──────── EXCERPTED RECORDS
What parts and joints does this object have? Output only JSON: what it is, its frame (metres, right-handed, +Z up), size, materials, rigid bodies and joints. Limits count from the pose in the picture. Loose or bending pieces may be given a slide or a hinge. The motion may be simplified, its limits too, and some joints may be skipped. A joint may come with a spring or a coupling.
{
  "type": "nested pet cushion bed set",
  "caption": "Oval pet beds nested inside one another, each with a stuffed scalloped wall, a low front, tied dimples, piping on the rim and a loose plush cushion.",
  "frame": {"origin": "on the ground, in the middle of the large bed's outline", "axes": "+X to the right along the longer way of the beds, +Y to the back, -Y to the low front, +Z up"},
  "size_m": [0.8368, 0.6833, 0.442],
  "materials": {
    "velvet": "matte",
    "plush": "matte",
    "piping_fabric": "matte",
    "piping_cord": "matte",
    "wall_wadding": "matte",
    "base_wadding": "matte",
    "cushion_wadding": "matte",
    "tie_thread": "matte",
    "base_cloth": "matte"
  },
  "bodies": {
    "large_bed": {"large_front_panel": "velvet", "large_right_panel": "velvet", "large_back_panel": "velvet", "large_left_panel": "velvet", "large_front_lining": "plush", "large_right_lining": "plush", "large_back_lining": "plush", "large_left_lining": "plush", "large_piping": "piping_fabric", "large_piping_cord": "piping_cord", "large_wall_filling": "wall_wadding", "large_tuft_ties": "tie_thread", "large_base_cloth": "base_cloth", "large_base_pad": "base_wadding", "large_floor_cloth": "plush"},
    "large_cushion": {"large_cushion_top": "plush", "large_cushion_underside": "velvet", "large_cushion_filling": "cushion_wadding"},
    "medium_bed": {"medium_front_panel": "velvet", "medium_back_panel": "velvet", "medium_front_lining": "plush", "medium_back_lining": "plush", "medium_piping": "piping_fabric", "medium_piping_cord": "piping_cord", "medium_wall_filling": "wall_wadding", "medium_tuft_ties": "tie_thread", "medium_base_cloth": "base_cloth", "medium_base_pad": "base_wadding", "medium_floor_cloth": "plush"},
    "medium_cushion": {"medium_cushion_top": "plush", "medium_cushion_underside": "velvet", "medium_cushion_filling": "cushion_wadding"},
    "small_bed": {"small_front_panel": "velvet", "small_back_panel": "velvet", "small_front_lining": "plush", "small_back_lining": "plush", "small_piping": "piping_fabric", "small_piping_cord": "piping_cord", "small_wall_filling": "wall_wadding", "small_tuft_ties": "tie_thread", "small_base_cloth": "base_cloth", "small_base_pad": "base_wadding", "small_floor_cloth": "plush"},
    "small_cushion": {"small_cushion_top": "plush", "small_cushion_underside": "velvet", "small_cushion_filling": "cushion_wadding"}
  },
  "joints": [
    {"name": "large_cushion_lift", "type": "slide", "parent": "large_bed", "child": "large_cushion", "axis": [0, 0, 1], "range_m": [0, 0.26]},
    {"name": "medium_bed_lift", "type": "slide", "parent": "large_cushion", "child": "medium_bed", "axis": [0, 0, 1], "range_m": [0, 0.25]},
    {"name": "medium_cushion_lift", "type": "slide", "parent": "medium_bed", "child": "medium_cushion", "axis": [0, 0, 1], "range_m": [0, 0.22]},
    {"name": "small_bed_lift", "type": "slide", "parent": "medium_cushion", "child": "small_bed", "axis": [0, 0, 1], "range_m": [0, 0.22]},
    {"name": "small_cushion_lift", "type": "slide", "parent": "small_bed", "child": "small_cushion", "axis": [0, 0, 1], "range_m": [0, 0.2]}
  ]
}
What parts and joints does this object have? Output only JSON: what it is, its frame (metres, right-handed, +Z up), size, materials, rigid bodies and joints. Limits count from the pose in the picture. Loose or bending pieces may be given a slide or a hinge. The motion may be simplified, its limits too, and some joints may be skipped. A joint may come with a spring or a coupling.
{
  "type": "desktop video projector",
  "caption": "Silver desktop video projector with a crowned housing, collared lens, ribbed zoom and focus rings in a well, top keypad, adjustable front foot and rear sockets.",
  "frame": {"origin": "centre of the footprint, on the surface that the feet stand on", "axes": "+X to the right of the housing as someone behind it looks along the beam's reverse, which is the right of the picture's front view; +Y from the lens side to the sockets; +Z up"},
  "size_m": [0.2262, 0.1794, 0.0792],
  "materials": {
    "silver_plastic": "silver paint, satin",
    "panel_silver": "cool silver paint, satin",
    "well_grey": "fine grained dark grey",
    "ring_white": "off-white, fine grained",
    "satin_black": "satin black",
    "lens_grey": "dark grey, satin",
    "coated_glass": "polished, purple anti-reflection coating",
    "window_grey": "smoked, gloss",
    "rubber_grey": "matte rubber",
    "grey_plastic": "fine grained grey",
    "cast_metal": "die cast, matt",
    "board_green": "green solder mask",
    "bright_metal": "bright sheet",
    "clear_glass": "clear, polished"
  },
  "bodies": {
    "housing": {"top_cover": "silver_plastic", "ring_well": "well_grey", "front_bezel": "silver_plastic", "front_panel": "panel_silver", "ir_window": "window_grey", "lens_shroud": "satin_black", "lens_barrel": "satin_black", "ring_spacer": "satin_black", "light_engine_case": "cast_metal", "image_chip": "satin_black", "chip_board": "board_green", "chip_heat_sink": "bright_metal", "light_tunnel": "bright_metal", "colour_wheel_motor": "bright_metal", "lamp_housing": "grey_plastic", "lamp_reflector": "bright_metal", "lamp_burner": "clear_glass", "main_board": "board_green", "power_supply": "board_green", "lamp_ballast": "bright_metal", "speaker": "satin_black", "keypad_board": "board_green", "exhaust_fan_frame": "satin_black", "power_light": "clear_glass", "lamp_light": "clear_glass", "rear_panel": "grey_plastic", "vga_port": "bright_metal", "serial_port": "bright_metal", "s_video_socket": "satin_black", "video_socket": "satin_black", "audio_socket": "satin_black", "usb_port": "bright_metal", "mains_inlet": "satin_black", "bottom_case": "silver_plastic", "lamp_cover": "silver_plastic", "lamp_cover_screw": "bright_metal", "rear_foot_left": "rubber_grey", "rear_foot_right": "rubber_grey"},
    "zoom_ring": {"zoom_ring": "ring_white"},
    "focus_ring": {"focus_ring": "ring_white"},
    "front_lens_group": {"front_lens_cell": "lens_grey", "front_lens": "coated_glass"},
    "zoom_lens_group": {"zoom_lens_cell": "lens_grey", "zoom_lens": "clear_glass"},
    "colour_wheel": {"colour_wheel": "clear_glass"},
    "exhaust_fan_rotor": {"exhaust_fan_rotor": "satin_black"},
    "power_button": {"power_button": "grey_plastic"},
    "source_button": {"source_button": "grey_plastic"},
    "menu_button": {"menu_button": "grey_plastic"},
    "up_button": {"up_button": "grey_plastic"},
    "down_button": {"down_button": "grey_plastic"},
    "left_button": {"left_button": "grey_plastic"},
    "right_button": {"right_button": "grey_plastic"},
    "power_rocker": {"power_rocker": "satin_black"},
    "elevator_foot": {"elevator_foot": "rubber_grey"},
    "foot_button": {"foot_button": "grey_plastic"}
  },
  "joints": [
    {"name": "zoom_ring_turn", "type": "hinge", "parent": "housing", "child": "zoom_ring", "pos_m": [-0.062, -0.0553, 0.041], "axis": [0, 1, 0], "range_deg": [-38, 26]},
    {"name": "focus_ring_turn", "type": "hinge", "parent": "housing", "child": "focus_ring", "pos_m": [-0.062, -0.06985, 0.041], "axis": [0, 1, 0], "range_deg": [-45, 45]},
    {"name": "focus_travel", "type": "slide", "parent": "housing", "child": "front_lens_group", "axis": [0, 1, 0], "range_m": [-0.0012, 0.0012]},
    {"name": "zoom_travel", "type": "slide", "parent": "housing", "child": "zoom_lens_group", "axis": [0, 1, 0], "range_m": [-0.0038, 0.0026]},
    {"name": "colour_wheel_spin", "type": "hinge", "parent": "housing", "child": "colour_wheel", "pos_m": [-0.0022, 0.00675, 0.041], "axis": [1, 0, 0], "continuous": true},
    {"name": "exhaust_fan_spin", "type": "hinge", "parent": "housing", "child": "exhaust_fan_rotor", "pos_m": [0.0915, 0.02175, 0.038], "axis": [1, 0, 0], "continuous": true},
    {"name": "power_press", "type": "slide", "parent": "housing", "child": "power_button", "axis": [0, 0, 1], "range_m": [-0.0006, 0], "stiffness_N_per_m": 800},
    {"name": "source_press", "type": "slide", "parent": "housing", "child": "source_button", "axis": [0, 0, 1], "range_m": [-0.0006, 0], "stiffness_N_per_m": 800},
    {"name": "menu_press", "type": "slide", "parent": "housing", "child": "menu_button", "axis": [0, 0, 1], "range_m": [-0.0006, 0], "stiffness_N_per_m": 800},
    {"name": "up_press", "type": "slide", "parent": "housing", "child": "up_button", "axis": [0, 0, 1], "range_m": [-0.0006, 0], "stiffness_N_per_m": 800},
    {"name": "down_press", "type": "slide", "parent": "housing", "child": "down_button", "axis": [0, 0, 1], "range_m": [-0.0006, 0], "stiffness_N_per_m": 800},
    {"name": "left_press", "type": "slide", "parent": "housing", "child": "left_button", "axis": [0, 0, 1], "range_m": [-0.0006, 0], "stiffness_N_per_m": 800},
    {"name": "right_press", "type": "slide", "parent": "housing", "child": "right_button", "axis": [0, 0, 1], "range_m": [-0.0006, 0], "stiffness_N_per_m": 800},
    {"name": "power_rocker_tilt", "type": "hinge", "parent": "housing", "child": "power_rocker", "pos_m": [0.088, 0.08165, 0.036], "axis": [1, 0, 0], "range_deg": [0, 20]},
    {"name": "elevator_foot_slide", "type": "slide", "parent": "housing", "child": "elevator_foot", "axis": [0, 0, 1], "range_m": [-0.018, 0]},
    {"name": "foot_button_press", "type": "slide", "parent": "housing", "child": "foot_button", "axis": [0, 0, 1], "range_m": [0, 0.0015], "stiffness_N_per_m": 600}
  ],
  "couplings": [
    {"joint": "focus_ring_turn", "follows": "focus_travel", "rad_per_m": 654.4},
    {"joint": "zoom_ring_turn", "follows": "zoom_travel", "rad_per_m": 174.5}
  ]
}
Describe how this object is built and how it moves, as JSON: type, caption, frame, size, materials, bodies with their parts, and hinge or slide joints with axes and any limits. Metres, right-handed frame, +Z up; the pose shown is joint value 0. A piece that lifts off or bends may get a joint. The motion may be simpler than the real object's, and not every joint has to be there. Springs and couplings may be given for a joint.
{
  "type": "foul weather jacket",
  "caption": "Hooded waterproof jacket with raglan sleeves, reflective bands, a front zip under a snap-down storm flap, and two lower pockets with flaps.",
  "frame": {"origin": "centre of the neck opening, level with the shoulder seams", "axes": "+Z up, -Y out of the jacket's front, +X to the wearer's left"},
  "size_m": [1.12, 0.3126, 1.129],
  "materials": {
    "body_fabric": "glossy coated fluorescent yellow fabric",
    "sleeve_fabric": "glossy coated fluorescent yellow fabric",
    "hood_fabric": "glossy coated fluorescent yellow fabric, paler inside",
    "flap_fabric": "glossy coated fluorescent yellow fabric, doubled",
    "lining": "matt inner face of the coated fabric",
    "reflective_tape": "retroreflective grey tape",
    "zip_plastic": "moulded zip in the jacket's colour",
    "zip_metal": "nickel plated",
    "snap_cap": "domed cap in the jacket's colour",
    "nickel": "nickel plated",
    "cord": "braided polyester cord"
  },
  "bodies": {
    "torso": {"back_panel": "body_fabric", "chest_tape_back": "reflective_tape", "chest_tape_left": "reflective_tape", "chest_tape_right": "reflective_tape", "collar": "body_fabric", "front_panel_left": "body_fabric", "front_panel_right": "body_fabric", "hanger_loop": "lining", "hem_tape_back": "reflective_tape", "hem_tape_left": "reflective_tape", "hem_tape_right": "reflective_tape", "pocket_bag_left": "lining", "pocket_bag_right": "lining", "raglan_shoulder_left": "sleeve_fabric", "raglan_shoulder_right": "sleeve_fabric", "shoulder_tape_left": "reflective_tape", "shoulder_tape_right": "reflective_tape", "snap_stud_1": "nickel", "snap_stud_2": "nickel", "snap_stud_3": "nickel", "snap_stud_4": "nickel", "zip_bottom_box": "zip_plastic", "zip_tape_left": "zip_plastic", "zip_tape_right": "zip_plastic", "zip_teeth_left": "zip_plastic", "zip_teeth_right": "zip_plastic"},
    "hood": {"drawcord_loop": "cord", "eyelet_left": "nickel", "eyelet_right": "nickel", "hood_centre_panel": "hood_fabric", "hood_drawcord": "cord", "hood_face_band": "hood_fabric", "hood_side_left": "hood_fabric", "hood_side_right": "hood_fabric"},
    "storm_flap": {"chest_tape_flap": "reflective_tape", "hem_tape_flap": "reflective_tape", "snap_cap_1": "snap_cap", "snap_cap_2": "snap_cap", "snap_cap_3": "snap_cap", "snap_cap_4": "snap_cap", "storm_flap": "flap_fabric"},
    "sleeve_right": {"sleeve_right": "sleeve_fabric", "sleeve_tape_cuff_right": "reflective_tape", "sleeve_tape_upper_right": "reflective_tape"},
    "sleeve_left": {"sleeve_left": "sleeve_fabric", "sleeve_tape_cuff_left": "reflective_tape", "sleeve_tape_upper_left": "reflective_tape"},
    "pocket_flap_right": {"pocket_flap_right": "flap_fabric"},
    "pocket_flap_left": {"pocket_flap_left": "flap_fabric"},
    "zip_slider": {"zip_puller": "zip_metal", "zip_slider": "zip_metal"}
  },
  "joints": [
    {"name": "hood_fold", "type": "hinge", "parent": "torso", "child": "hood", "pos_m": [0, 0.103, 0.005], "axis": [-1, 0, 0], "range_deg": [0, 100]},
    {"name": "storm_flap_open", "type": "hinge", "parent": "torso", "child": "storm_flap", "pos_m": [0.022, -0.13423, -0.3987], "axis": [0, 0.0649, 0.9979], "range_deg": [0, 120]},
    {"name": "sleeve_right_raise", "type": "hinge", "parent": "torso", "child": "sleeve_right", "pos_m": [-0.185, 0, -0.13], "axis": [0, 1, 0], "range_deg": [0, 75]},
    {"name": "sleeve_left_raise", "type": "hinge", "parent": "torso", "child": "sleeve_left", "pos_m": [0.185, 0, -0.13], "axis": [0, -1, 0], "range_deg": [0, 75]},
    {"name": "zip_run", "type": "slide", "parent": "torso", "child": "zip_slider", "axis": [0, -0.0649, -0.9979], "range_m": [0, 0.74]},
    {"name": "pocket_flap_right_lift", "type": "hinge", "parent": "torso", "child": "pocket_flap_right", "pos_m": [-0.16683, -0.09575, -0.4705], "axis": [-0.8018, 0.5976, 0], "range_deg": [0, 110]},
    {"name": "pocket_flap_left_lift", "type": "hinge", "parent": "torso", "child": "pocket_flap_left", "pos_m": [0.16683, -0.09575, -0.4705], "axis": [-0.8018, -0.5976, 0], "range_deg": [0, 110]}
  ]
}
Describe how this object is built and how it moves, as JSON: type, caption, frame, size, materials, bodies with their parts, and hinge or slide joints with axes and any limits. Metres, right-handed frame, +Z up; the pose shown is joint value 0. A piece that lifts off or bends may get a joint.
────────────────
▸ EXERCISE REQUIREMENTS
Select every line of the material above holding the word "caption" and copy it.

▸ RESULT OF THE TASK
  "caption": "Oval pet beds nested inside one another, each with a stuffed scalloped wall, a low front, tied dimples, piping on the rim and a loose plush cushion.",
  "caption": "Silver desktop video projector with a crowned housing, collared lens, ribbed zoom and focus rings in a well, top keypad, adjustable front foot and rear sockets.",
Describe how this object is built and how it moves, as JSON: type, caption, frame, size, materials, bodies with their parts, and hinge or slide joints with axes and any limits. Metres, right-handed frame, +Z up; the pose shown is joint value 0. A piece that lifts off or bends may get a joint. The motion may be simpler than the real object's, and not every joint has to be there. Springs and couplings may be given for a joint.
  "caption": "Hooded waterproof jacket with raglan sleeves, reflective bands, a front zip under a snap-down storm flap, and two lower pockets with flaps.",
Describe how this object is built and how it moves, as JSON: type, caption, frame, size, materials, bodies with their parts, and hinge or slide joints with axes and any limits. Metres, right-handed frame, +Z up; the pose shown is joint value 0. A piece that lifts off or bends may get a joint.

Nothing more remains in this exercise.